# DATASET EXCERPTS
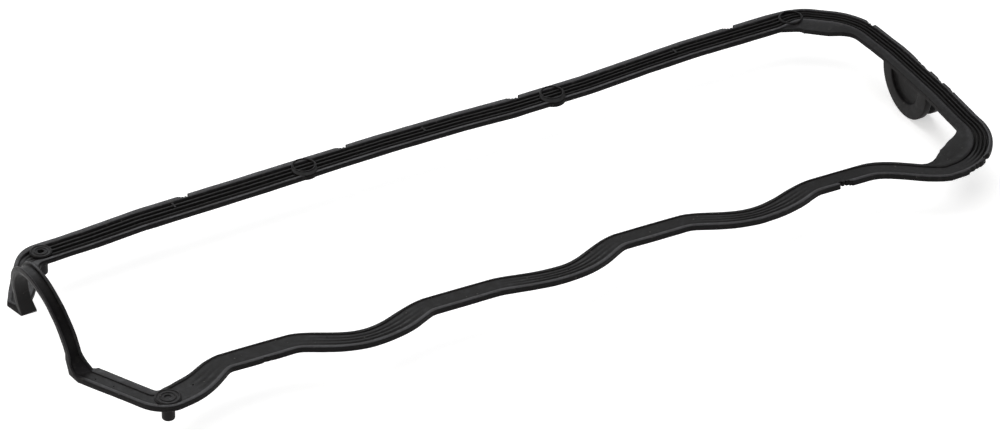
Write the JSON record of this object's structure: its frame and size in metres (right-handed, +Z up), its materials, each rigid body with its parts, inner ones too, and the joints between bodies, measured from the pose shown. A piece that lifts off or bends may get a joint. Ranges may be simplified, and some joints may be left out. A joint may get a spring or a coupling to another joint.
{
  "type": "valve cover gasket",
  "caption": "Moulded rubber valve cover gasket: ribbed loop with a wavy side, a camshaft arch at one end and a half-moon plug at the other.",
  "frame": {"origin": "under the middle of the gasket, at the level of the bottom of the half-moon plug", "axes": "+X along the engine from the arch to the half-moon plug, +Y from the wavy side to the straight side, +Z up"},
  "size_m": [0.4118, 0.1406, 0.0539],
  "materials": {
    "rubber": "satin"
  },
  "bodies": {
    "root": {"valve_cover_gasket": "rubber"}
  },
  "joints": []
}
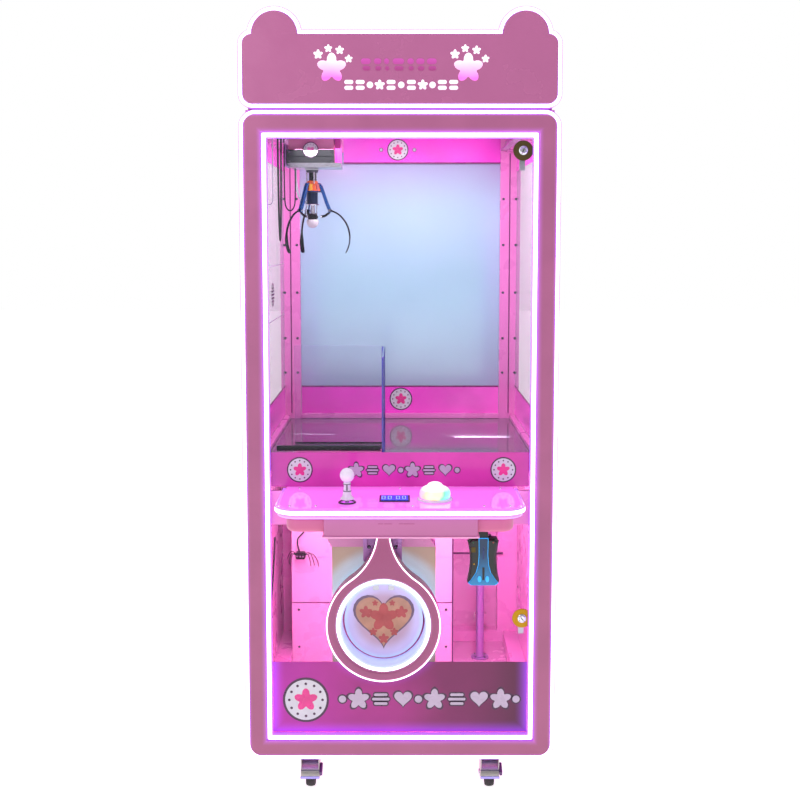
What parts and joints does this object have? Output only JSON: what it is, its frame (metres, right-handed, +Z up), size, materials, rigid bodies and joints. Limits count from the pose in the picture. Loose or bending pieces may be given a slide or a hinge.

# TASK DIRECTIONS
Output all of the data above without any alteration.

# CORRECT RESPONSE
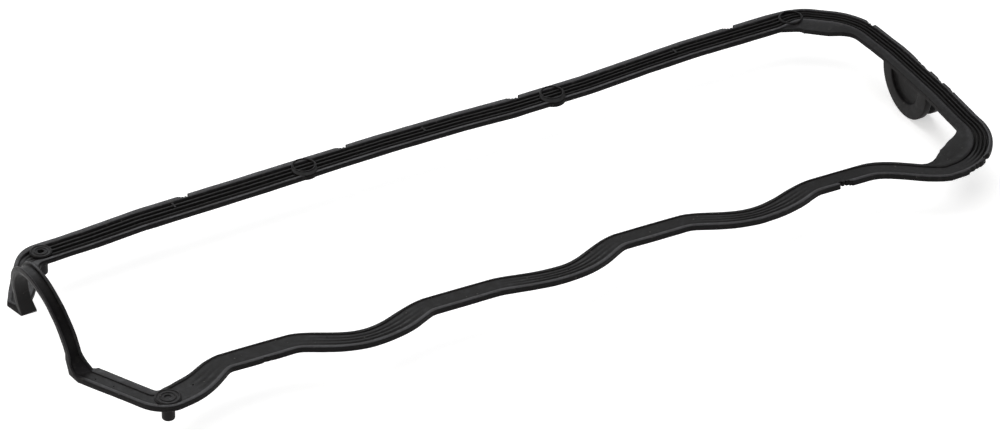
Write the JSON record of this object's structure: its frame and size in metres (right-handed, +Z up), its materials, each rigid body with its parts, inner ones too, and the joints between bodies, measured from the pose shown. A piece that lifts off or bends may get a joint. Ranges may be simplified, and some joints may be left out. A joint may get a spring or a coupling to another joint.
{
  "type": "valve cover gasket",
  "caption": "Moulded rubber valve cover gasket: ribbed loop with a wavy side, a camshaft arch at one end and a half-moon plug at the other.",
  "frame": {"origin": "under the middle of the gasket, at the level of the bottom of the half-moon plug", "axes": "+X along the engine from the arch to the half-moon plug, +Y from the wavy side to the straight side, +Z up"},
  "size_m": [0.4118, 0.1406, 0.0539],
  "materials": {
    "rubber": "satin"
  },
  "bodies": {
    "root": {"valve_cover_gasket": "rubber"}
  },
  "joints": []
}
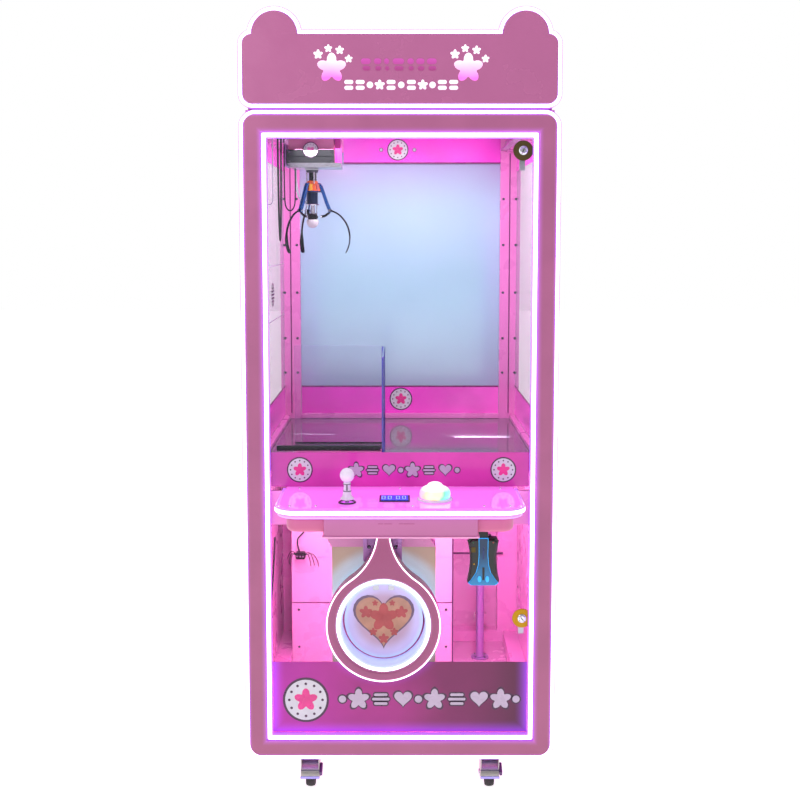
What parts and joints does this object have? Output only JSON: what it is, its frame (metres, right-handed, +Z up), size, materials, rigid bodies and joints. Limits count from the pose in the picture. Loose or bending pieces may be given a slide or a hinge.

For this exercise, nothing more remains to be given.